Mr. Dhaliwal has said he’ll continue to press his constituents’ demands.

NDP Leader Tom Mulcair has also issued an official release on the matter, stating that he and the federal NDP “firmly stand in solidarity with the community, independent human-rights organizations and Canadians across the country, in seeking justice.”

And just this past week, a motion for recognition of the Delhi killings as a genocidal act was voted on in the Ontario House. Put forward by Ontario NDP MLA Jagmeet Singh, it was defeated by the Liberal majority.

Mr. Singh tweeted afterward: “By voting against the Sikh Genocide Recognition motion, the Liberals turned their back on human rights, justice, reconciliation & healing. They not only turned their backs on the Sikhs but all the Hindu & Muslim families who risked their lives to save their Sikh neighbours.”

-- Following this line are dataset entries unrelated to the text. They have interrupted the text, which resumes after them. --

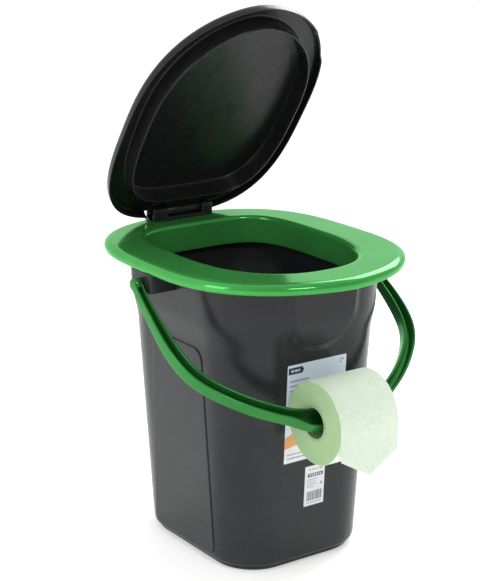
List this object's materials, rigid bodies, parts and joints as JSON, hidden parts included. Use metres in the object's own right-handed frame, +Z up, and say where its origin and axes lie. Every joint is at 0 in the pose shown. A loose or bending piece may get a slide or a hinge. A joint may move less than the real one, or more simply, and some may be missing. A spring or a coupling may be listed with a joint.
{
  "type": "portable camp toilet",
  "caption": "Tapered bucket toilet with lift-off seat, hinged lid standing half open, and a bail handle whose grip carries a toilet roll.",
  "frame": {"origin": "centre of the flat base, on the floor", "axes": "+Z up, -Y to the front where the roll hangs, +X to the right seen from the front; hinge axis and handle axis along X"},
  "size_m": [0.3712, 0.4485, 0.7111],
  "materials": {
    "bucket": "dark grey, semi-gloss moulded",
    "seat": "green, glossy moulded",
    "hinge_bracket": "black, semi-gloss moulded",
    "hinge_pin": "black rod",
    "lid": "black, semi-gloss moulded",
    "handle": "green, glossy moulded",
    "roll_core": "thin card tube",
    "paper_roll": "soft pale green tissue",
    "paper_tail": "soft pale green tissue sheet",
    "front_label": null,
    "barcode_label": null
  },
  "bodies": {
    "base": {"bucket": "bucket", "front_label": "front_label", "barcode_label": "barcode_label"},
    "seat_unit": {"seat": "seat", "hinge_bracket": "hinge_bracket", "hinge_pin": "hinge_pin"},
    "lid_unit": {"lid": "lid"},
    "handle_unit": {"handle": "handle"},
    "roll": {"roll_core": "roll_core", "paper_roll": "paper_roll"},
    "tail": {"paper_tail": "paper_tail"}
  },
  "joints": [
    {"name": "seat_lift", "type": "slide", "parent": "base", "child": "seat_unit", "axis": [0, 0, 1], "range_m": [0, 0.08]},
    {"name": "lid_hinge", "type": "hinge", "parent": "seat_unit", "child": "lid_unit", "pos_m": [0, 0.178, 0.4136], "axis": [-1, 0, 0], "range_deg": [-55.1, 40]},
    {"name": "handle_swing", "type": "hinge", "parent": "base", "child": "handle_unit", "pos_m": [0, 0.009, 0.372], "axis": [-1, 0, 0], "range_deg": [0, 27]},
    {"name": "roll_spin", "type": "hinge", "parent": "handle_unit", "child": "roll", "pos_m": [0, -0.19278, 0.22135], "axis": [-1, 0, 0], "continuous": true},
    {"name": "tail_hang", "type": "hinge", "parent": "handle_unit", "child": "tail", "pos_m": [0, -0.19278, 0.22135], "axis": [-1, 0, 0], "range_deg": [-28, 1]}
  ],
  "couplings": [
    {"joint": "tail_hang", "follows": "handle_swing", "ratio": -1}
  ]
}
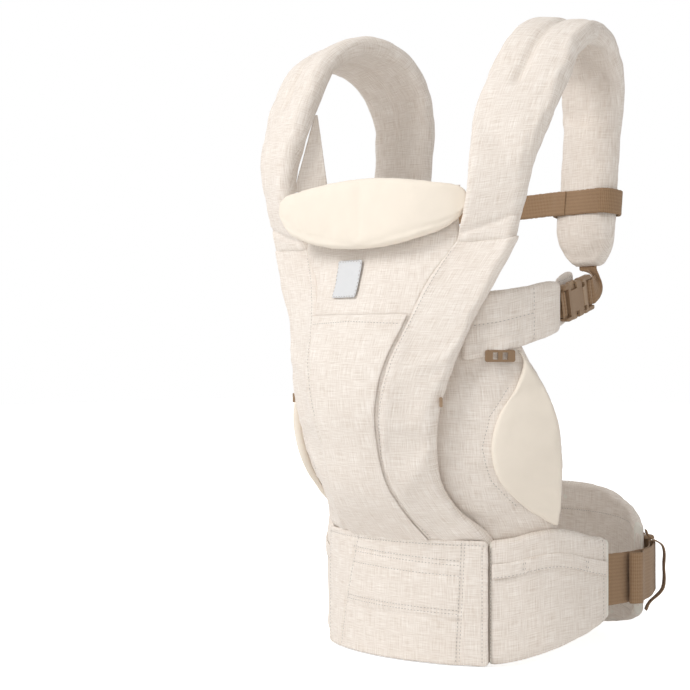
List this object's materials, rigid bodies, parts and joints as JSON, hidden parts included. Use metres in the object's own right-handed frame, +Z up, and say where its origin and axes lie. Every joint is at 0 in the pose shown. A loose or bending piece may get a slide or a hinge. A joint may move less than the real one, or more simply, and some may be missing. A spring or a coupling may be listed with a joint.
{
  "type": "soft baby carrier",
  "caption": "Soft structured baby carrier with padded waist belt, lumbar pad, curved seat panel, fold-down headrest, padded shoulder straps and release buckles.",
  "frame": {"origin": "the wearer's torso axis, level with the lowest edge of the waist belt", "axes": "+Z up along the wearer's torso, +X to the wearer's left, -Y to the front, where the baby's back is"},
  "size_m": [0.3832, 0.3607, 0.6232],
  "materials": {
    "linen": "matte",
    "cream_knit": "matte",
    "foam": "matte",
    "tan_webbing": "matte",
    "buckle_plastic": "matte",
    "label": "matte"
  },
  "bodies": {
    "carrier": {"belt_centre_cover": "linen", "belt_centre_foam": "foam", "belt_front_panel": "linen", "belt_wing_cover_left": "linen", "belt_wing_cover_right": "linen", "belt_wing_foam_left": "foam", "belt_wing_foam_right": "foam", "buckle_guard_left": "linen", "buckle_guard_right": "linen", "front_pocket": "linen", "label_patch": "label", "leg_pad_left": "cream_knit", "leg_pad_right": "cream_knit", "leg_panel_left": "linen", "leg_panel_right": "linen", "lumbar_pad_cover": "linen", "lumbar_pad_foam": "foam", "lumbar_pad_loops": "tan_webbing", "pouch_strips": "linen", "seat_panel": "linen", "seat_toggles": "buckle_plastic", "seat_width_locks": "buckle_plastic", "side_band_left": "linen", "side_band_right": "linen", "side_wing_left": "linen", "side_wing_right": "linen", "strap_cover_left": "linen", "strap_cover_right": "linen", "strap_foam_left": "foam", "strap_foam_right": "foam", "strap_gusset_left": "linen", "strap_gusset_right": "linen", "underarm_anchors": "tan_webbing", "underarm_socket_left": "buckle_plastic", "underarm_socket_right": "buckle_plastic", "underarm_webbing_left": "tan_webbing", "underarm_webbing_right": "tan_webbing", "waist_buckle_socket": "buckle_plastic", "waist_webbing_front": "tan_webbing", "waist_webbing_rear": "tan_webbing"},
    "headrest": {"headrest_cover": "cream_knit", "headrest_foam": "foam"},
    "waist_clip": {"waist_buckle_clip": "buckle_plastic"},
    "waist_arm_upper": {"waist_buckle_arm_upper": "buckle_plastic"},
    "waist_arm_lower": {"waist_buckle_arm_lower": "buckle_plastic"},
    "underarm_clip_left": {"underarm_clip_left": "buckle_plastic"},
    "underarm_arm_upper_left": {"underarm_arm_upper_left": "buckle_plastic"},
    "underarm_arm_lower_left": {"underarm_arm_lower_left": "buckle_plastic"},
    "underarm_clip_right": {"underarm_clip_right": "buckle_plastic"},
    "underarm_arm_upper_right": {"underarm_arm_upper_right": "buckle_plastic"},
    "underarm_arm_lower_right": {"underarm_arm_lower_right": "buckle_plastic"},
    "chest_strap": {"chest_loop_left": "tan_webbing", "chest_loop_right": "tan_webbing", "chest_socket": "buckle_plastic", "chest_webbing": "tan_webbing"},
    "chest_clip": {"chest_clip": "buckle_plastic"},
    "chest_arm_upper": {"chest_arm_upper": "buckle_plastic"},
    "chest_arm_lower": {"chest_arm_lower": "buckle_plastic"}
  },
  "joints": [
    {"name": "headrest_fold", "type": "hinge", "parent": "carrier", "child": "headrest", "pos_m": [0, -0.172, 0.453], "axis": [-1, 0, 0], "range_deg": [0, 165]},
    {"name": "waist_clip_slide", "type": "slide", "parent": "carrier", "child": "waist_clip", "axis": [-0.9075, 0.4202, 0], "range_m": [0, 0.034], "deforming": ["waist_buckle_arm_upper", "waist_buckle_arm_lower", "waist_webbing_rear"]},
    {"name": "waist_upper_squeeze", "type": "hinge", "parent": "waist_clip", "child": "waist_arm_upper", "pos_m": [0.08503, 0.14108, 0.1002], "axis": [0.4202, 0.9075, 0], "range_deg": [0, 9], "stiffness_Nm_per_rad": 0.06},
    {"name": "waist_lower_squeeze", "type": "hinge", "parent": "waist_clip", "child": "waist_arm_lower", "pos_m": [0.08503, 0.14108, 0.0538], "axis": [0.4202, 0.9075, 0], "range_deg": [-9, 0], "stiffness_Nm_per_rad": 0.06},
    {"name": "underarm_clip_slide_left", "type": "slide", "parent": "carrier", "child": "underarm_clip_left", "axis": [-0.1513, 0.9584, 0.2421], "range_m": [0, 0.025], "deforming": ["underarm_arm_upper_left", "underarm_arm_lower_left", "underarm_webbing_left"]},
    {"name": "underarm_upper_squeeze_left", "type": "hinge", "parent": "underarm_clip_left", "child": "underarm_arm_upper_left", "pos_m": [0.14986, -0.02996, 0.35733], "axis": [0.9878, 0.156, 0], "range_deg": [0, 9], "stiffness_Nm_per_rad": 0.03},
    {"name": "underarm_lower_squeeze_left", "type": "hinge", "parent": "underarm_clip_left", "child": "underarm_arm_lower_left", "pos_m": [0.14902, -0.02461, 0.33559], "axis": [0.9878, 0.156, 0], "range_deg": [-9, 0], "stiffness_Nm_per_rad": 0.03},
    {"name": "underarm_clip_slide_right", "type": "slide", "parent": "carrier", "child": "underarm_clip_right", "axis": [0.1513, 0.9584, 0.2421], "range_m": [0, 0.025], "deforming": ["underarm_arm_upper_right", "underarm_arm_lower_right", "underarm_webbing_right"]},
    {"name": "underarm_upper_squeeze_right", "type": "hinge", "parent": "underarm_clip_right", "child": "underarm_arm_upper_right", "pos_m": [-0.14986, -0.02996, 0.35733], "axis": [0.9878, -0.156, 0], "range_deg": [0, 9], "stiffness_Nm_per_rad": 0.03},
    {"name": "underarm_lower_squeeze_right", "type": "hinge", "parent": "underarm_clip_right", "child": "underarm_arm_lower_right", "pos_m": [-0.14902, -0.02461, 0.33559], "axis": [0.9878, -0.156, 0], "range_deg": [-9, 0], "stiffness_Nm_per_rad": 0.03},
    {"name": "chest_strap_height", "type": "slide", "parent": "carrier", "child": "chest_strap", "axis": [0, 0.0995, 0.995], "range_m": [-0.012, 0.045]},
    {"name": "chest_clip_slide", "type": "slide", "parent": "chest_strap", "child": "chest_clip", "axis": [-1, 0, 0], "range_m": [0, 0.028], "deforming": ["chest_arm_upper", "chest_arm_lower", "chest_webbing"]},
    {"name": "chest_upper_squeeze", "type": "hinge", "parent": "chest_clip", "child": "chest_arm_upper", "pos_m": [0.003, 0.00311, 0.44814], "axis": [0, 0.995, -0.0995], "range_deg": [0, 9], "stiffness_Nm_per_rad": 0.03},
    {"name": "chest_lower_squeeze", "type": "hinge", "parent": "chest_clip", "child": "chest_arm_lower", "pos_m": [0.003, 0.00089, 0.42586], "axis": [0, 0.995, -0.0995], "range_deg": [-9, 0], "stiffness_Nm_per_rad": 0.03}
  ],
  "couplings": [
    {"joint": "waist_lower_squeeze", "follows": "waist_upper_squeeze", "ratio": -1},
    {"joint": "underarm_lower_squeeze_left", "follows": "underarm_upper_squeeze_left", "ratio": -1},
    {"joint": "underarm_lower_squeeze_right", "follows": "underarm_upper_squeeze_right", "ratio": -1},
    {"joint": "chest_lower_squeeze", "follows": "chest_upper_squeeze", "ratio": -1}
  ]
}
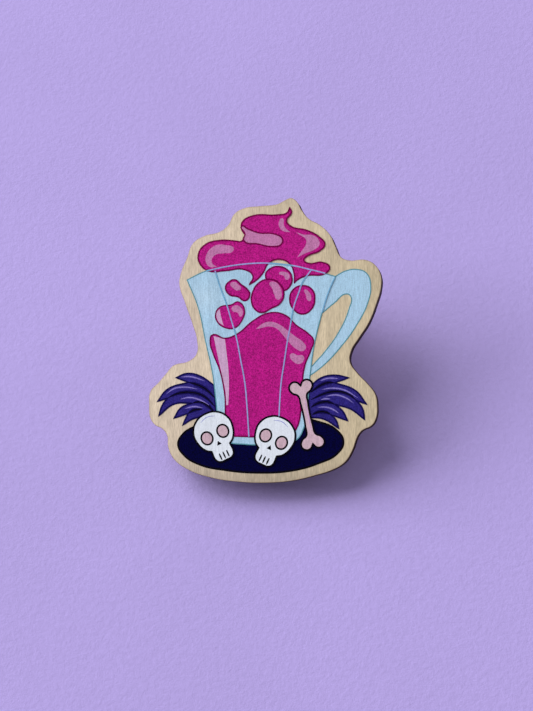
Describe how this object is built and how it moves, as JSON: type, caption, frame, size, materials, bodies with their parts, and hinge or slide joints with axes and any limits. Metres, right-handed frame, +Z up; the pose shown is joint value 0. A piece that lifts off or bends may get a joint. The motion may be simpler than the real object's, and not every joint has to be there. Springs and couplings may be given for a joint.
{
  "type": "printed wooden lapel pin",
  "caption": "Laser-cut plywood lapel pin shaped as a drinking glass on a tray with printed colour fields, a tack post on its back and a sliding butterfly clutch.",
  "frame": {"origin": "centre of the bounding box on the surface the pin lies on", "axes": "+Z up; +X to the right across the printed face; +Y away from the viewer, from the board's bottom edge towards its top edge"},
  "size_m": [0.0347, 0.0406, 0.0175],
  "materials": {
    "maple_face": "sanded, unvarnished",
    "ply_core": "laser-cut edge, charred",
    "maple_back": "sanded, unvarnished",
    "ink_navy": "satin UV print",
    "ink_indigo": "satin UV print",
    "ink_sky": "satin UV print",
    "ink_magenta": "satin UV print",
    "ink_rose": "satin UV print",
    "ink_chalk": "satin UV print",
    "ink_shell": "satin UV print",
    "foam_tape": "closed-cell foam tape",
    "nickel_plate": "nickel plated, stamped"
  },
  "bodies": {
    "badge": {"front_veneer": "maple_face", "core_ply": "ply_core", "back_veneer": "maple_back", "ink_tray": "ink_navy", "ink_handle": "ink_sky", "ink_plume_left": "ink_indigo", "ink_plume_right": "ink_indigo", "ink_glass": "ink_sky", "ink_drink": "ink_magenta", "ink_swirl": "ink_magenta", "ink_bubble_top": "ink_magenta", "ink_bubble_bean": "ink_magenta", "ink_bubble_low": "ink_magenta", "ink_bubble_right": "ink_magenta", "ink_bubble_large": "ink_magenta", "ink_fold": "ink_rose", "ink_skull_left": "ink_chalk", "ink_skull_right": "ink_chalk", "ink_bone": "ink_shell", "adhesive_pad": "foam_tape", "tack_disc": "nickel_plate", "tack_post": "nickel_plate"},
    "clutch": {"clutch_cup": "nickel_plate"},
    "spring": {"spring_plate": "nickel_plate"},
    "left_wing": {"wing_left": "nickel_plate"},
    "right_wing": {"wing_right": "nickel_plate"}
  },
  "joints": [
    {"name": "clutch_slide", "type": "slide", "parent": "badge", "child": "clutch", "axis": [0, 0.3486, -0.9373], "range_m": [-0.0009, 0.0064]},
    {"name": "clutch_turn", "type": "hinge", "parent": "clutch", "child": "spring", "pos_m": [0, 0.00463, 0.0062], "axis": [0, 0.3486, -0.9373], "continuous": true},
    {"name": "wing_right_squeeze", "type": "hinge", "parent": "spring", "child": "right_wing", "pos_m": [0.0024, 0.00557, 0.00367], "axis": [0, 0.9373, 0.3486], "range_deg": [0, 14], "stiffness_Nm_per_rad": 0.02},
    {"name": "wing_left_squeeze", "type": "hinge", "parent": "spring", "child": "left_wing", "pos_m": [-0.0024, 0.00557, 0.00367], "axis": [0, -0.9373, -0.3486], "range_deg": [0, 14], "stiffness_Nm_per_rad": 0.02}
  ],
  "couplings": [
    {"joint": "wing_left_squeeze", "follows": "wing_right_squeeze", "ratio": 1}
  ]
}
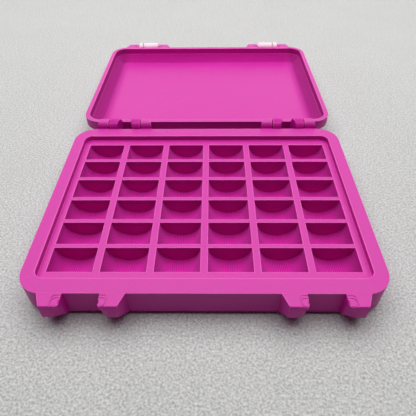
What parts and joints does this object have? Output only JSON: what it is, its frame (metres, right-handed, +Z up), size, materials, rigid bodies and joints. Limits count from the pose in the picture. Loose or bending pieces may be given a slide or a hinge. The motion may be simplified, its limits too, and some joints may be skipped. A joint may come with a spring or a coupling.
{
  "type": "bobbin storage case",
  "caption": "Shallow hinged case with rows of half-round pockets for sewing bobbins, a pan-shaped lid, split snap hinges and swinging snap latches.",
  "frame": {"origin": "centre of the base's flat underside", "axes": "+Z up; +Y from the latch ribs at the base's front towards the hinges and the open lid; +X to the right, seen from the front"},
  "size_m": [0.1636, 0.2706, 0.0205],
  "materials": {
    "case_plastic": "satin printed plastic with fine layer lines",
    "latch_plastic": "satin printed plastic, very pale"
  },
  "bodies": {
    "base": {"base_shell": "case_plastic", "pocket_row_1": "case_plastic", "pocket_row_2": "case_plastic", "pocket_row_3": "case_plastic", "pocket_row_4": "case_plastic", "pocket_row_5": "case_plastic", "pocket_row_6": "case_plastic"},
    "lid": {"lid": "case_plastic"},
    "latch_left": {"latch_left": "latch_plastic"},
    "latch_right": {"latch_right": "latch_plastic"}
  },
  "joints": [
    {"name": "lid_hinge", "type": "hinge", "parent": "base", "child": "lid", "pos_m": [0, 0.066, 0.0165], "axis": [1, 0, 0], "range_deg": [0, 181.6]},
    {"name": "latch_left_pivot", "type": "hinge", "parent": "lid", "child": "latch_left", "pos_m": [-0.05226, 0.19789, 0.01073], "axis": [1, 0, 0], "range_deg": [0, 158.8]},
    {"name": "latch_right_pivot", "type": "hinge", "parent": "lid", "child": "latch_right", "pos_m": [0.05226, 0.19789, 0.01073], "axis": [1, 0, 0], "range_deg": [0, 158.8]}
  ]
}
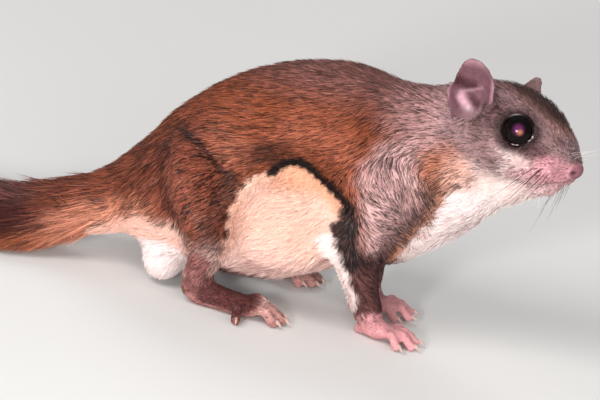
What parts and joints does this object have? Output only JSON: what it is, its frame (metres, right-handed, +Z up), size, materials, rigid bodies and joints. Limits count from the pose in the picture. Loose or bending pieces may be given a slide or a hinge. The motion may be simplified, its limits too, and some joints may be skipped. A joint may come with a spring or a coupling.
{
  "type": "flying squirrel",
  "caption": "Small standing flying squirrel with large eyes, cupped ears, a furry gliding fold along each flank and a broad flat tail.",
  "frame": {"origin": "middle of the base of the whole model, at floor level", "axes": "+X forward from tail to nose, +Y to the animal's left, +Z up"},
  "size_m": [0.2268, 0.0622, 0.0824],
  "materials": {
    "brown_fur": "short dense fur, reddish brown with dark ticking",
    "grey_fur": "short dense fur, grizzled grey-brown",
    "cream_fur": "soft white to cream fur",
    "tail_fur": "long soft fur, brown above and tan below",
    "dark_edge_fur": "black fur along the edge of the gliding fold",
    "pink_skin": "bare pink skin with a fine down",
    "eye": "wet, glossy black eye",
    "claw": "pale horn"
  },
  "bodies": {
    "root": {"abdomen": "brown_fur", "chest": "brown_fur", "ear_left": "pink_skin", "ear_right": "pink_skin", "eye_left": "eye", "eye_right": "eye", "foot_claw_1_left": "claw", "foot_claw_1_right": "claw", "foot_claw_2_left": "claw", "foot_claw_2_right": "claw", "foot_claw_3_left": "claw", "foot_claw_3_right": "claw", "foot_claw_4_left": "claw", "foot_claw_4_right": "claw", "foot_claw_5_left": "claw", "foot_claw_5_right": "claw", "foot_left": "pink_skin", "foot_right": "pink_skin", "forearm_left": "grey_fur", "forearm_right": "grey_fur", "gliding_skin_left": "dark_edge_fur", "gliding_skin_right": "dark_edge_fur", "hand_claw_1_left": "claw", "hand_claw_1_right": "claw", "hand_claw_2_left": "claw", "hand_claw_2_right": "claw", "hand_claw_3_left": "claw", "hand_claw_3_right": "claw", "hand_claw_4_left": "claw", "hand_claw_4_right": "claw", "hand_left": "pink_skin", "hand_right": "pink_skin", "head": "grey_fur", "lower_jaw": "cream_fur", "neck": "cream_fur", "nose": "pink_skin", "rump": "brown_fur", "rump_puff": "cream_fur", "shank_left": "brown_fur", "shank_right": "brown_fur", "tail_brush": "tail_fur", "tail_root": "tail_fur", "thigh_left": "brown_fur", "thigh_right": "brown_fur", "upper_arm_left": "grey_fur", "upper_arm_right": "grey_fur"}
  },
  "joints": []
}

With 16 MPs of Sikh heritage in the House of Commons, this matter will not fade into the recesses of the past. The recent recognition of the Armenian genocide by the German government, as well as the apology for the Komagata Maru incident, have bolstered confidence of achieving genocide recognition from Canada’s Sikh community.

Last year, Canada’s then-Conservative government’s minister of foreign affairs issued a statement on the anniversary of China sending in tanks against the protesters in Tiananmen Square. “Canada urges China to break its silence on the events of 26 years ago by openly accounting for the people who were killed, detained or went missing and by launching a process of national healing and reconciliation.”

The Canadian government has yet to make an equivalent request to India for its Tiananmen moment, when its tanks crackled over the marble promenade of the Golden Temple in 1984 and when senior Congress Party officials are alleged to have ordered police to stand down while sword-wielding mobs cut down thousands of innocent people.

With discussions of free trade in the air, the timing is right for that statement.